[Parts and joints as JSON]
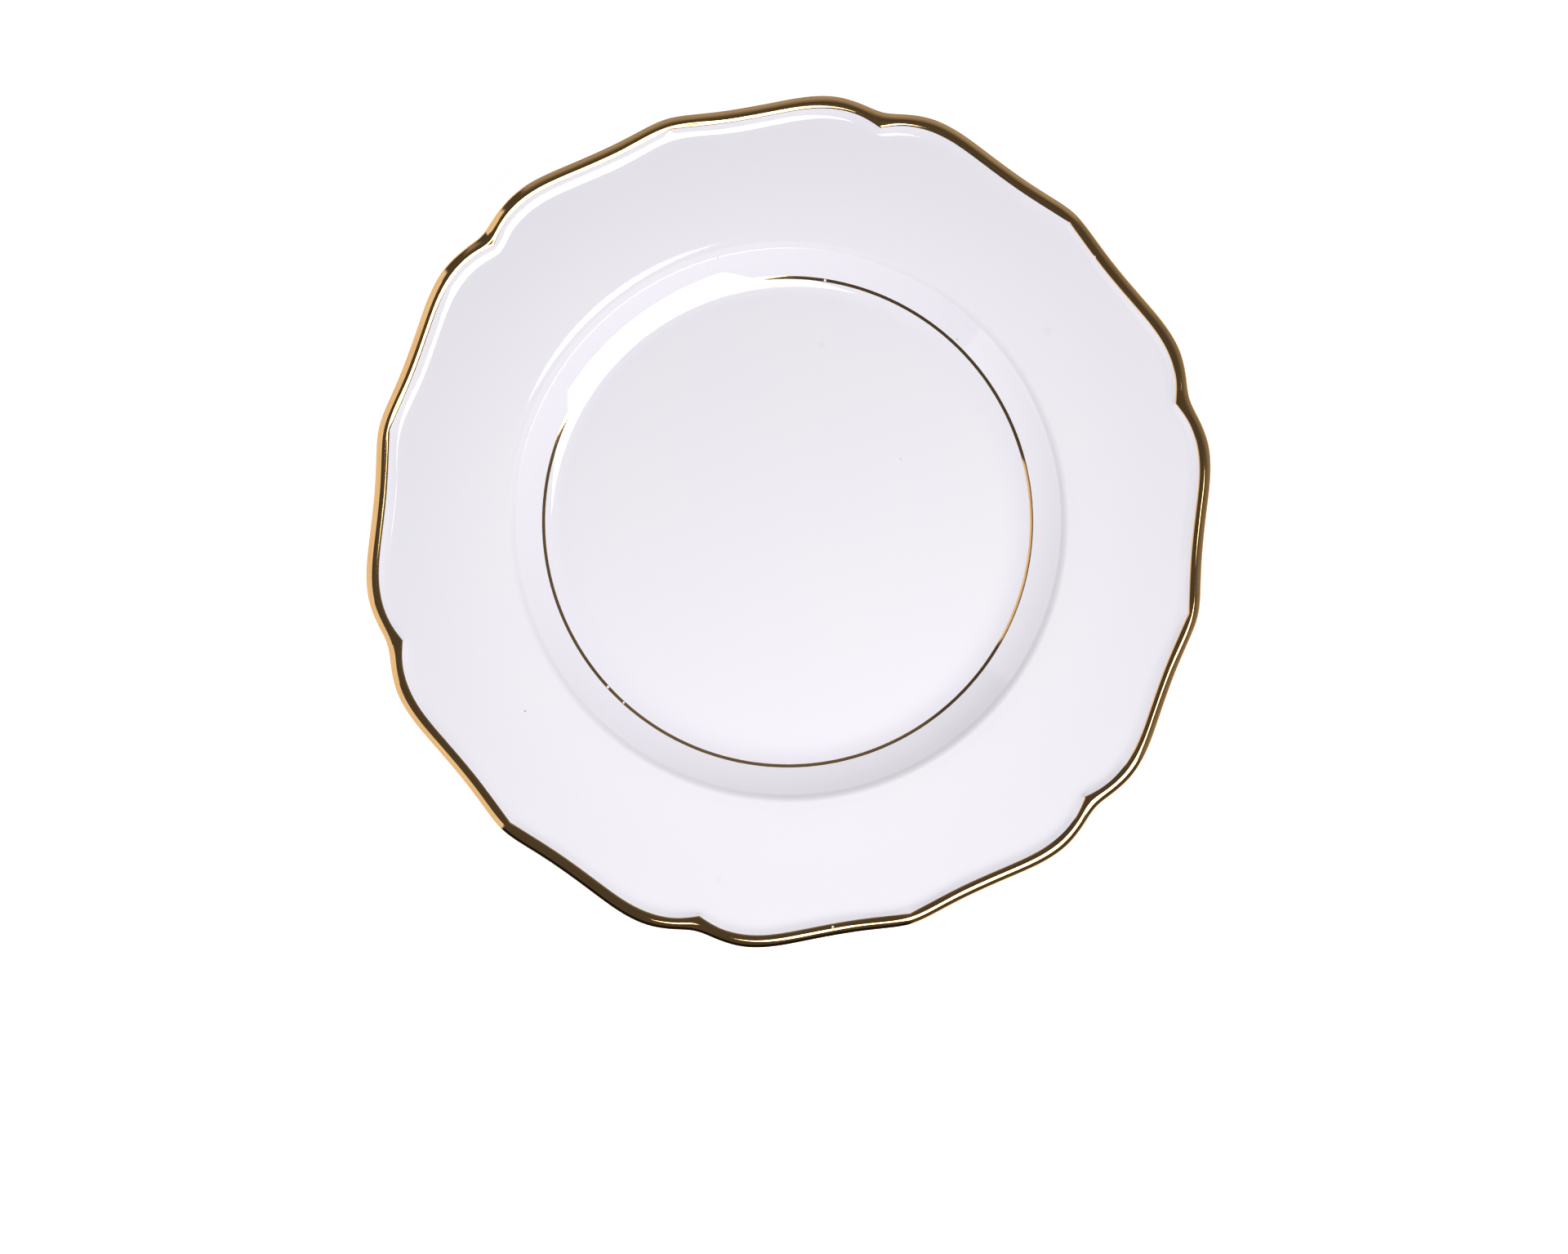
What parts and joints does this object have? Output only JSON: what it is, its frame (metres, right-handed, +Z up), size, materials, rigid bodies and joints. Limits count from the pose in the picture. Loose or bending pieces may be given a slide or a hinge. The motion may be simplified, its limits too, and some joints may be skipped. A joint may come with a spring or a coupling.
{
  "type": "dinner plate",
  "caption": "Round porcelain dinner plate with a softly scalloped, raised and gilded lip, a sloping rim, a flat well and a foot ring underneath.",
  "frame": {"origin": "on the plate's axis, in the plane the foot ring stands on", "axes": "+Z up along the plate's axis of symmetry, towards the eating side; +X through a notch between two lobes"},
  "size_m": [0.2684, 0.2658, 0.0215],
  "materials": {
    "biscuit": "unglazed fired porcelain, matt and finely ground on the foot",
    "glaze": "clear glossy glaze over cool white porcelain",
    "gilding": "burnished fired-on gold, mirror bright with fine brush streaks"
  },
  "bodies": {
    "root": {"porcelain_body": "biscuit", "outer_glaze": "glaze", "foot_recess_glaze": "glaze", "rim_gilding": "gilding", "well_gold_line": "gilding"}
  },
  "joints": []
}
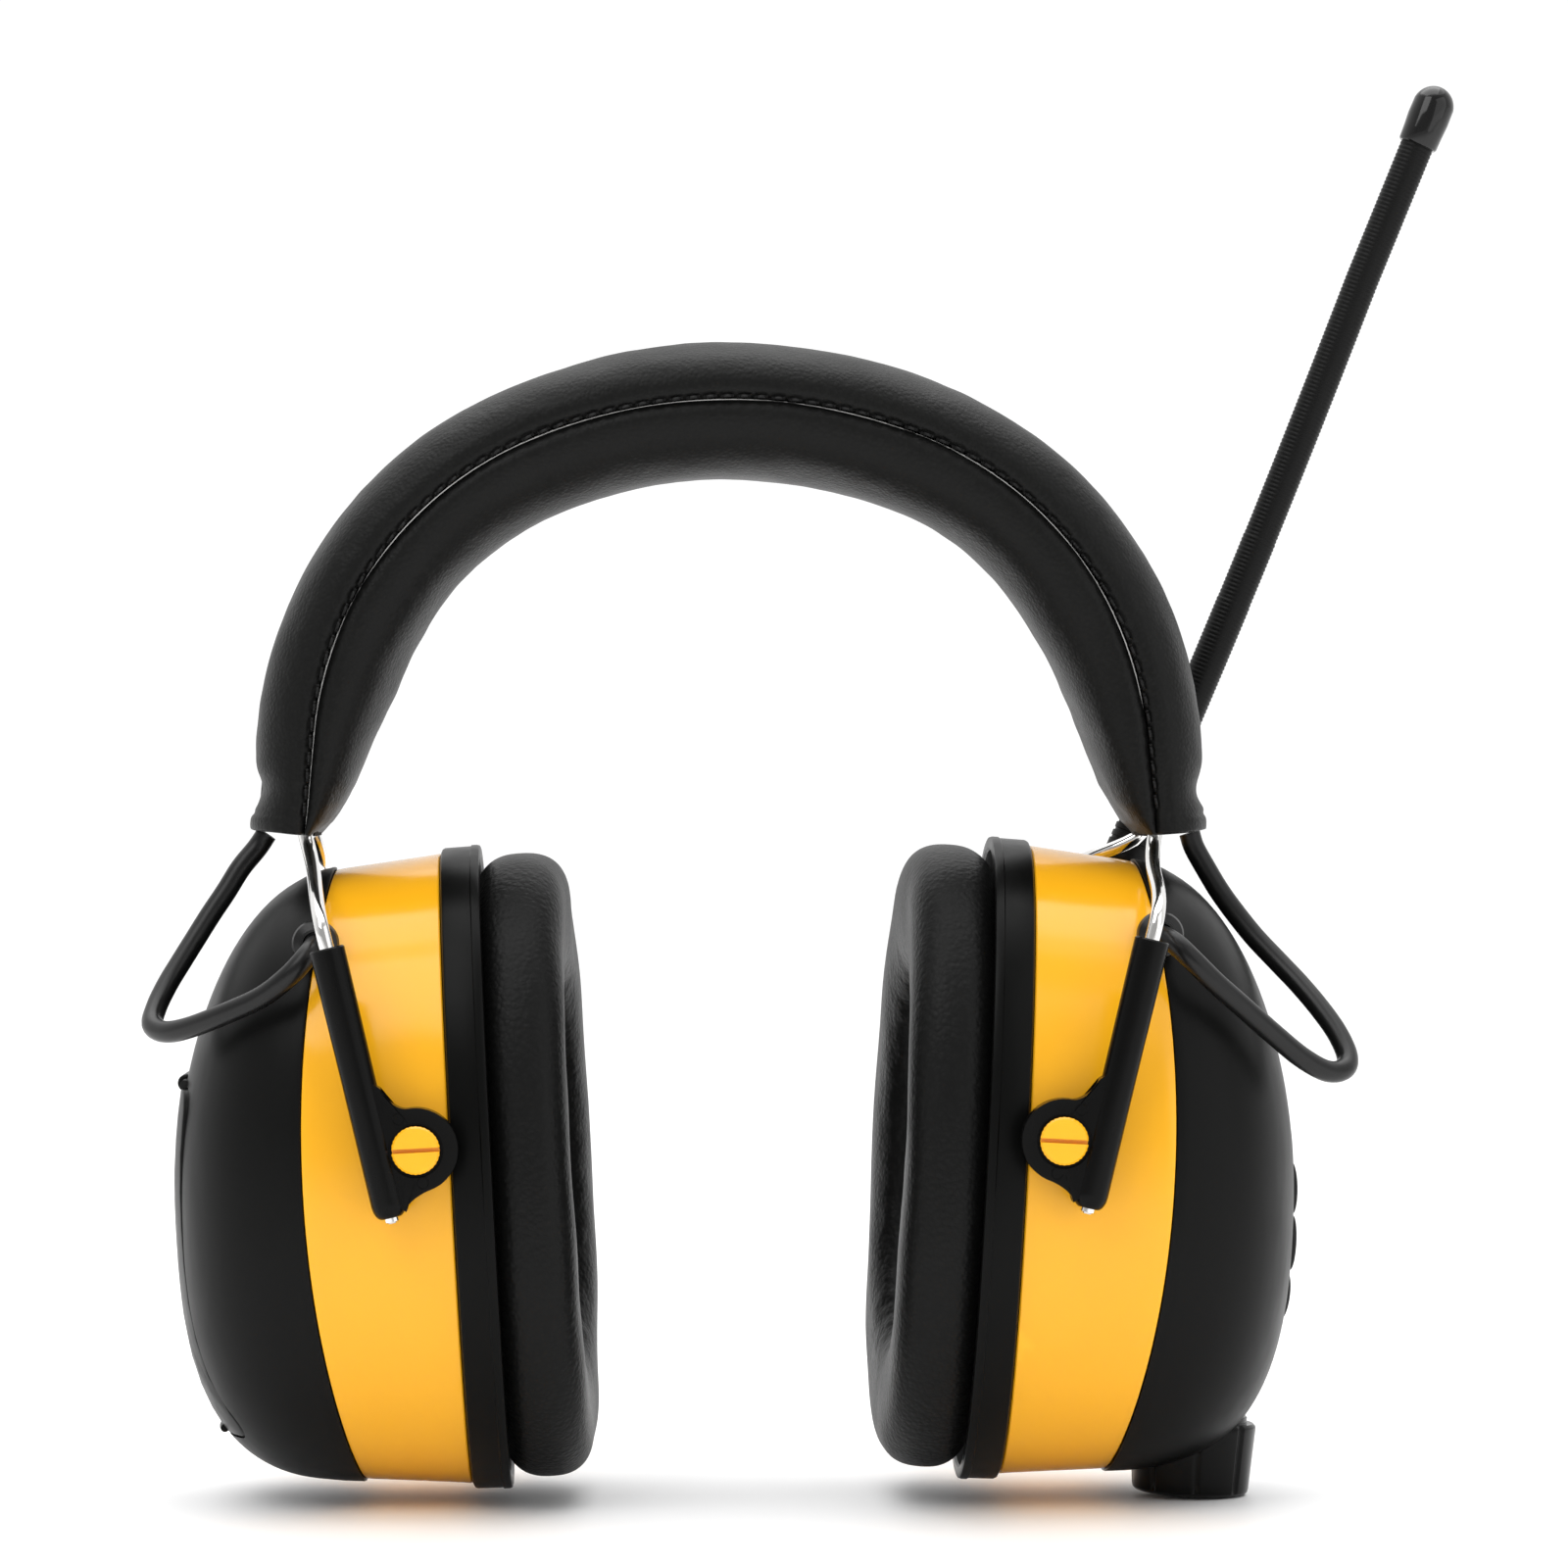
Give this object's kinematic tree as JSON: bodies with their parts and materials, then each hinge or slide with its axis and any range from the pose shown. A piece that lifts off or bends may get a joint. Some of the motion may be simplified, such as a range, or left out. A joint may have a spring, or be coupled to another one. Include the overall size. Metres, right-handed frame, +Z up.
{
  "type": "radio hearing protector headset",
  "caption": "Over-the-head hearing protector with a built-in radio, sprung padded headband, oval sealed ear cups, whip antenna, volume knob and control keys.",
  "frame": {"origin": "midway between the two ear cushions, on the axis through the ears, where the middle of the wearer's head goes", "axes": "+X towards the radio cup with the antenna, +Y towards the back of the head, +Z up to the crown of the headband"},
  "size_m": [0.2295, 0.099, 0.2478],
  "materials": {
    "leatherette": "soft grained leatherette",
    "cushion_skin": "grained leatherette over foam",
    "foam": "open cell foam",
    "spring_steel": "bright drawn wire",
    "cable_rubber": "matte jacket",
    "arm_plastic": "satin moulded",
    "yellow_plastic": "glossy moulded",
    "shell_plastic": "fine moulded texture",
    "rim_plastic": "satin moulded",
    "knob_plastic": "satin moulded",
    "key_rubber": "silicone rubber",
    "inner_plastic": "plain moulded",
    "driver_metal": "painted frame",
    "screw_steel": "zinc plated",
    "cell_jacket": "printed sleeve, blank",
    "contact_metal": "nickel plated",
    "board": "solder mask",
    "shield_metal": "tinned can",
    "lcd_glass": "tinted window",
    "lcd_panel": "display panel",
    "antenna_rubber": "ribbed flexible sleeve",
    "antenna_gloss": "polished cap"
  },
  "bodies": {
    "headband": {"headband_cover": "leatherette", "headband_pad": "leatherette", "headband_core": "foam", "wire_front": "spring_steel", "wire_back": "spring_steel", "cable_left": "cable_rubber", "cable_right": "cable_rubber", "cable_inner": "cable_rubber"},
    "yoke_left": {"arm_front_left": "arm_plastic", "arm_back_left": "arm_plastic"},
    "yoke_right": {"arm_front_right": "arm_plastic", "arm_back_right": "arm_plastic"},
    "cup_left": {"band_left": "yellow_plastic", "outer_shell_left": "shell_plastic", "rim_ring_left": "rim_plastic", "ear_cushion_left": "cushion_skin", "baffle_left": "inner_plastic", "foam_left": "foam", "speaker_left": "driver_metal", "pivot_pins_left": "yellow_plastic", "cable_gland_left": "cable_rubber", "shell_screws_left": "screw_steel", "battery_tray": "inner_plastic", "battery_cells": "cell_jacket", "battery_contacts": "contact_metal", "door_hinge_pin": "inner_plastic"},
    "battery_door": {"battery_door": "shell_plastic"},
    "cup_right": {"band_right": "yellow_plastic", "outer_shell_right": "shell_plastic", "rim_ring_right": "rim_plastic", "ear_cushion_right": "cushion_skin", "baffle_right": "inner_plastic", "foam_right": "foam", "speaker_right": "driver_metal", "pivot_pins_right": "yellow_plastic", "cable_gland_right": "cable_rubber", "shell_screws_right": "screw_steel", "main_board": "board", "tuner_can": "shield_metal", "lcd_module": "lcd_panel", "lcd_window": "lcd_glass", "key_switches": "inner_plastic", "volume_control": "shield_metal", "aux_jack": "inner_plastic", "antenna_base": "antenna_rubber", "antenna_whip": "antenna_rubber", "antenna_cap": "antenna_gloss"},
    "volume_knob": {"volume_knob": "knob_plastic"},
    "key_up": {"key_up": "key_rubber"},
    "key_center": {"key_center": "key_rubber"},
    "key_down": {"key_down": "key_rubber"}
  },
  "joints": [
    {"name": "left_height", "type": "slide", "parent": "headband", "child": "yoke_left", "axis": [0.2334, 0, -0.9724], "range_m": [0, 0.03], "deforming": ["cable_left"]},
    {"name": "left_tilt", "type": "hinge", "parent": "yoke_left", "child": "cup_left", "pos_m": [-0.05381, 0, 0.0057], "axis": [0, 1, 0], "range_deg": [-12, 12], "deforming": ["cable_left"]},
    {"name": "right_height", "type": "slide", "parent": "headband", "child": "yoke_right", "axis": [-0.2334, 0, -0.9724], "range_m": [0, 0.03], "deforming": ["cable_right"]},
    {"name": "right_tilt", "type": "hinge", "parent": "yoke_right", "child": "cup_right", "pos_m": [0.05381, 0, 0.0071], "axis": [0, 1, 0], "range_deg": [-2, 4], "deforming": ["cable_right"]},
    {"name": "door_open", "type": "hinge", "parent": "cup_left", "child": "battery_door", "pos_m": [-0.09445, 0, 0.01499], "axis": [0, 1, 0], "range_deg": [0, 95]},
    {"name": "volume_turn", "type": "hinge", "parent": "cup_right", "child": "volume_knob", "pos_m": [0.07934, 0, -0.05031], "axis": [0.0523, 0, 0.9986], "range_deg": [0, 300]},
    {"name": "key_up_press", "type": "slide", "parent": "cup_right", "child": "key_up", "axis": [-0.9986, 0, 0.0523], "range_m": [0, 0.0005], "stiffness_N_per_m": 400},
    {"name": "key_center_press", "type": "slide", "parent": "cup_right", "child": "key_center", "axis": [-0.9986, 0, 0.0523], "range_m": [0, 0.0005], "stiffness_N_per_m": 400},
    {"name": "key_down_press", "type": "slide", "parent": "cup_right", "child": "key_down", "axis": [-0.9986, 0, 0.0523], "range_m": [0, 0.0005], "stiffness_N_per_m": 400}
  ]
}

* Challenge
Set down all the entries exactly as they appear, but skip any pictures.

* In response
What parts and joints does this object have? Output only JSON: what it is, its frame (metres, right-handed, +Z up), size, materials, rigid bodies and joints. Limits count from the pose in the picture. Loose or bending pieces may be given a slide or a hinge. The motion may be simplified, its limits too, and some joints may be skipped. A joint may come with a spring or a coupling.
{
  "type": "dinner plate",
  "caption": "Round porcelain dinner plate with a softly scalloped, raised and gilded lip, a sloping rim, a flat well and a foot ring underneath.",
  "frame": {"origin": "on the plate's axis, in the plane the foot ring stands on", "axes": "+Z up along the plate's axis of symmetry, towards the eating side; +X through a notch between two lobes"},
  "size_m": [0.2684, 0.2658, 0.0215],
  "materials": {
    "biscuit": "unglazed fired porcelain, matt and finely ground on the foot",
    "glaze": "clear glossy glaze over cool white porcelain",
    "gilding": "burnished fired-on gold, mirror bright with fine brush streaks"
  },
  "bodies": {
    "root": {"porcelain_body": "biscuit", "outer_glaze": "glaze", "foot_recess_glaze": "glaze", "rim_gilding": "gilding", "well_gold_line": "gilding"}
  },
  "joints": []
}
Give this object's kinematic tree as JSON: bodies with their parts and materials, then each hinge or slide with its axis and any range from the pose shown. A piece that lifts off or bends may get a joint. Some of the motion may be simplified, such as a range, or left out. A joint may have a spring, or be coupled to another one. Include the overall size. Metres, right-handed frame, +Z up.
{
  "type": "radio hearing protector headset",
  "caption": "Over-the-head hearing protector with a built-in radio, sprung padded headband, oval sealed ear cups, whip antenna, volume knob and control keys.",
  "frame": {"origin": "midway between the two ear cushions, on the axis through the ears, where the middle of the wearer's head goes", "axes": "+X towards the radio cup with the antenna, +Y towards the back of the head, +Z up to the crown of the headband"},
  "size_m": [0.2295, 0.099, 0.2478],
  "materials": {
    "leatherette": "soft grained leatherette",
    "cushion_skin": "grained leatherette over foam",
    "foam": "open cell foam",
    "spring_steel": "bright drawn wire",
    "cable_rubber": "matte jacket",
    "arm_plastic": "satin moulded",
    "yellow_plastic": "glossy moulded",
    "shell_plastic": "fine moulded texture",
    "rim_plastic": "satin moulded",
    "knob_plastic": "satin moulded",
    "key_rubber": "silicone rubber",
    "inner_plastic": "plain moulded",
    "driver_metal": "painted frame",
    "screw_steel": "zinc plated",
    "cell_jacket": "printed sleeve, blank",
    "contact_metal": "nickel plated",
    "board": "solder mask",
    "shield_metal": "tinned can",
    "lcd_glass": "tinted window",
    "lcd_panel": "display panel",
    "antenna_rubber": "ribbed flexible sleeve",
    "antenna_gloss": "polished cap"
  },
  "bodies": {
    "headband": {"headband_cover": "leatherette", "headband_pad": "leatherette", "headband_core": "foam", "wire_front": "spring_steel", "wire_back": "spring_steel", "cable_left": "cable_rubber", "cable_right": "cable_rubber", "cable_inner": "cable_rubber"},
    "yoke_left": {"arm_front_left": "arm_plastic", "arm_back_left": "arm_plastic"},
    "yoke_right": {"arm_front_right": "arm_plastic", "arm_back_right": "arm_plastic"},
    "cup_left": {"band_left": "yellow_plastic", "outer_shell_left": "shell_plastic", "rim_ring_left": "rim_plastic", "ear_cushion_left": "cushion_skin", "baffle_left": "inner_plastic", "foam_left": "foam", "speaker_left": "driver_metal", "pivot_pins_left": "yellow_plastic", "cable_gland_left": "cable_rubber", "shell_screws_left": "screw_steel", "battery_tray": "inner_plastic", "battery_cells": "cell_jacket", "battery_contacts": "contact_metal", "door_hinge_pin": "inner_plastic"},
    "battery_door": {"battery_door": "shell_plastic"},
    "cup_right": {"band_right": "yellow_plastic", "outer_shell_right": "shell_plastic", "rim_ring_right": "rim_plastic", "ear_cushion_right": "cushion_skin", "baffle_right": "inner_plastic", "foam_right": "foam", "speaker_right": "driver_metal", "pivot_pins_right": "yellow_plastic", "cable_gland_right": "cable_rubber", "shell_screws_right": "screw_steel", "main_board": "board", "tuner_can": "shield_metal", "lcd_module": "lcd_panel", "lcd_window": "lcd_glass", "key_switches": "inner_plastic", "volume_control": "shield_metal", "aux_jack": "inner_plastic", "antenna_base": "antenna_rubber", "antenna_whip": "antenna_rubber", "antenna_cap": "antenna_gloss"},
    "volume_knob": {"volume_knob": "knob_plastic"},
    "key_up": {"key_up": "key_rubber"},
    "key_center": {"key_center": "key_rubber"},
    "key_down": {"key_down": "key_rubber"}
  },
  "joints": [
    {"name": "left_height", "type": "slide", "parent": "headband", "child": "yoke_left", "axis": [0.2334, 0, -0.9724], "range_m": [0, 0.03], "deforming": ["cable_left"]},
    {"name": "left_tilt", "type": "hinge", "parent": "yoke_left", "child": "cup_left", "pos_m": [-0.05381, 0, 0.0057], "axis": [0, 1, 0], "range_deg": [-12, 12], "deforming": ["cable_left"]},
    {"name": "right_height", "type": "slide", "parent": "headband", "child": "yoke_right", "axis": [-0.2334, 0, -0.9724], "range_m": [0, 0.03], "deforming": ["cable_right"]},
    {"name": "right_tilt", "type": "hinge", "parent": "yoke_right", "child": "cup_right", "pos_m": [0.05381, 0, 0.0071], "axis": [0, 1, 0], "range_deg": [-2, 4], "deforming": ["cable_right"]},
    {"name": "door_open", "type": "hinge", "parent": "cup_left", "child": "battery_door", "pos_m": [-0.09445, 0, 0.01499], "axis": [0, 1, 0], "range_deg": [0, 95]},
    {"name": "volume_turn", "type": "hinge", "parent": "cup_right", "child": "volume_knob", "pos_m": [0.07934, 0, -0.05031], "axis": [0.0523, 0, 0.9986], "range_deg": [0, 300]},
    {"name": "key_up_press", "type": "slide", "parent": "cup_right", "child": "key_up", "axis": [-0.9986, 0, 0.0523], "range_m": [0, 0.0005], "stiffness_N_per_m": 400},
    {"name": "key_center_press", "type": "slide", "parent": "cup_right", "child": "key_center", "axis": [-0.9986, 0, 0.0523], "range_m": [0, 0.0005], "stiffness_N_per_m": 400},
    {"name": "key_down_press", "type": "slide", "parent": "cup_right", "child": "key_down", "axis": [-0.9986, 0, 0.0523], "range_m": [0, 0.0005], "stiffness_N_per_m": 400}
  ]
}